Même s’il a rompu avec sa stricte neutralité à la fin de la Guerre froide et adhéré à l’Union européenne en 1995, le pays nordique n’est aujourd’hui que partenaire de l’OTAN. Rejoindre les 30 membres de l’alliance apporterait une dissuasion « considérablement plus grande » contre une attaque russe, selon le livre blanc.

 « Conséquences » 

 « Les Finlandais semblent avoir pris leur décision et il y a déjà une énorme majorité en faveur d’une adhésion à l’OTAN », avait relevé vendredi Tytti Tuppurainen.

Les sondages suggèrent que près des deux tiers des 5,5 millions de Finlandais soutiennent désormais l’idée, soit près du triple d’avant la guerre en Ukraine.

 « J’étais hostile à l’adhésion à l’OTAN, mais en raison de cette situation, j’y suis maintenant plus favorable », a expliqué mercredi Sofia Lindblom, 24 ans, en promenant son chien dans le centre d’Helsinki. « L’adhésion offrirait une certaine forme de sécurité ».

Sur la place du Sénat voisine, Vuokka Mustonen, 69 ans, observe que l’invasion de l’Ukraine a « complètement changé » son opinion, dorénavant favorable à l’OTAN : « Je me sens plutôt en sécurité, mais vraiment effrayée ».

Moscou tente de décourager la démarche de son ancien grand-duché, qui a déjà obtenu un soutien de la plupart des membres de l’Alliance atlantique à une éventuelle adhésion.

 « Être membre de l’OTAN ne peut renforcer leur sécurité nationale. De facto, (la Finlande et la Suède) seront la première ligne de l’OTAN », a affirmé vendredi une porte-parole du ministère russe des Affaires étrangères, Maria Zakharova. Ces pays « doivent comprendre les conséquences d’une telle mesure pour nos relations bilatérales et pour l’architecture sécuritaire européenne dans son ensemble ».

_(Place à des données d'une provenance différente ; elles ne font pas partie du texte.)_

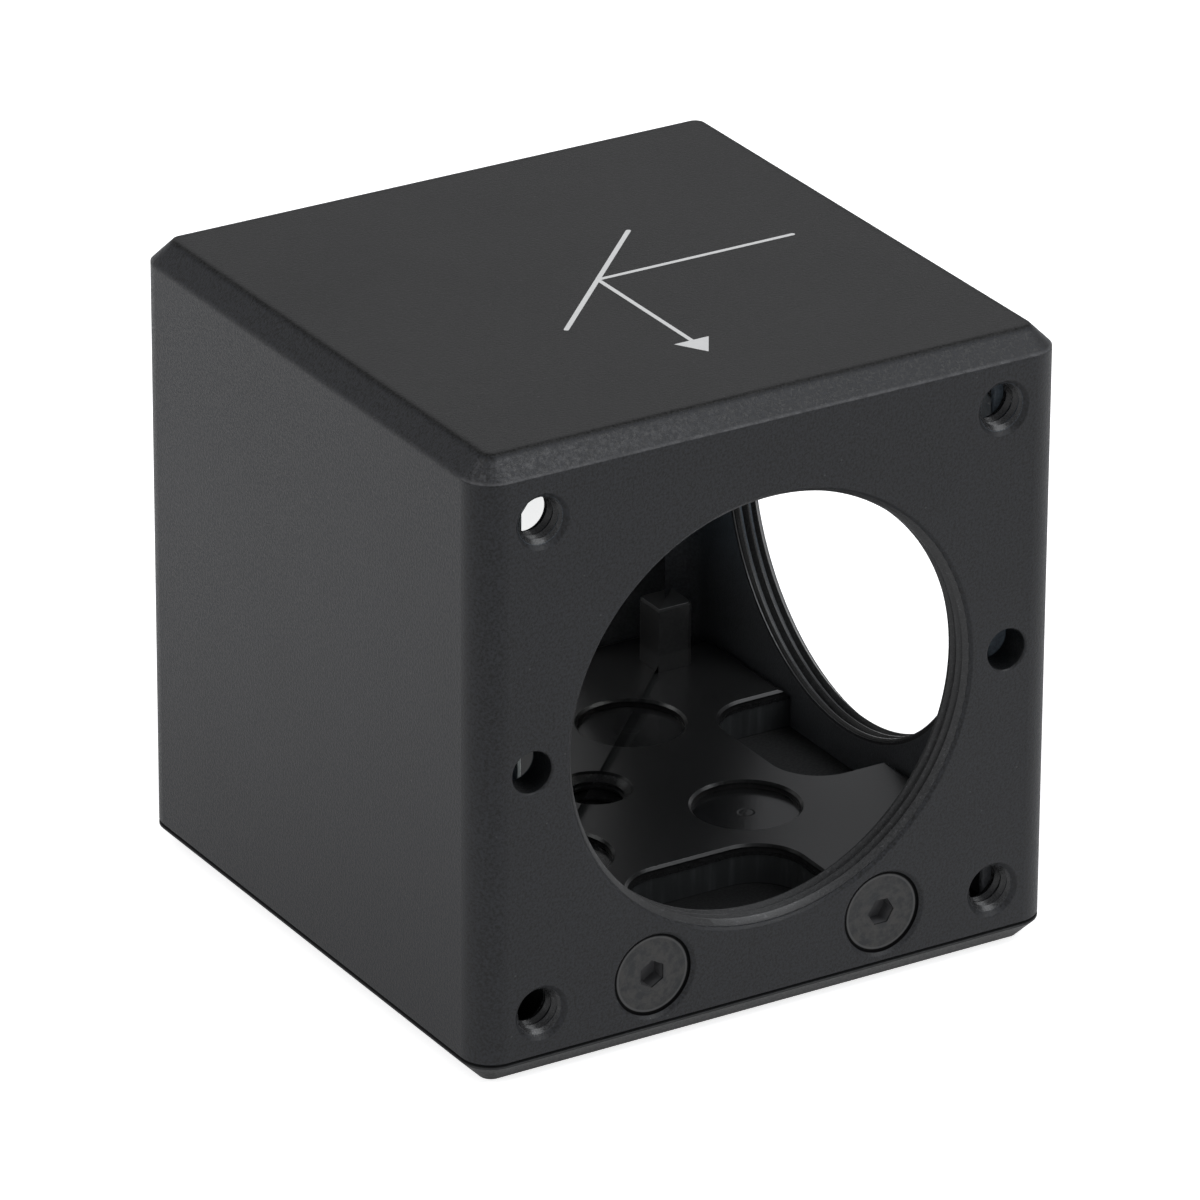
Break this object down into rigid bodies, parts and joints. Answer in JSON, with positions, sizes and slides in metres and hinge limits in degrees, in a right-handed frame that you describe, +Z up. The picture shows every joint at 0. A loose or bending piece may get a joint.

La décision finlandaise est suivie avec grande attention en Suède, qui semble faire dépendre sa décision du choix d’Helsinki.

De nombreux analystes anticipent une candidature de la Finlande, et peut-être de la Suède, suffisamment rapidement pour le sommet de l’OTAN fin juin à Madrid.

L’unanimité des États membres est de rigueur. Si un point d’interrogation demeure sur le choix de la Hongrie de Viktor Orban, plus favorable à la Russie que les autres Européens, le secrétaire général de l’OTAN Jens Stoltenberg a estimé qu’il n’y aurait pas d’obstacle.

Helsinki s’attend à ce que quatre mois à un an soient nécessaires pour entériner les procédures d’adhésion.

Si celle-ci devait se faire, les frontières terrestres entre les pays de l’OTAN et la Russie doubleraient d’un coup, atteignant près de 2600 kilomètres.

La Finlande, russe pendant un peu plus d’un siècle (1809-1917), partage une histoire lourde avec son grand voisin, marquée par une résistance héroïque lors de la Seconde Guerre mondiale, notamment lors de la guerre d’Hiver en 1939-40.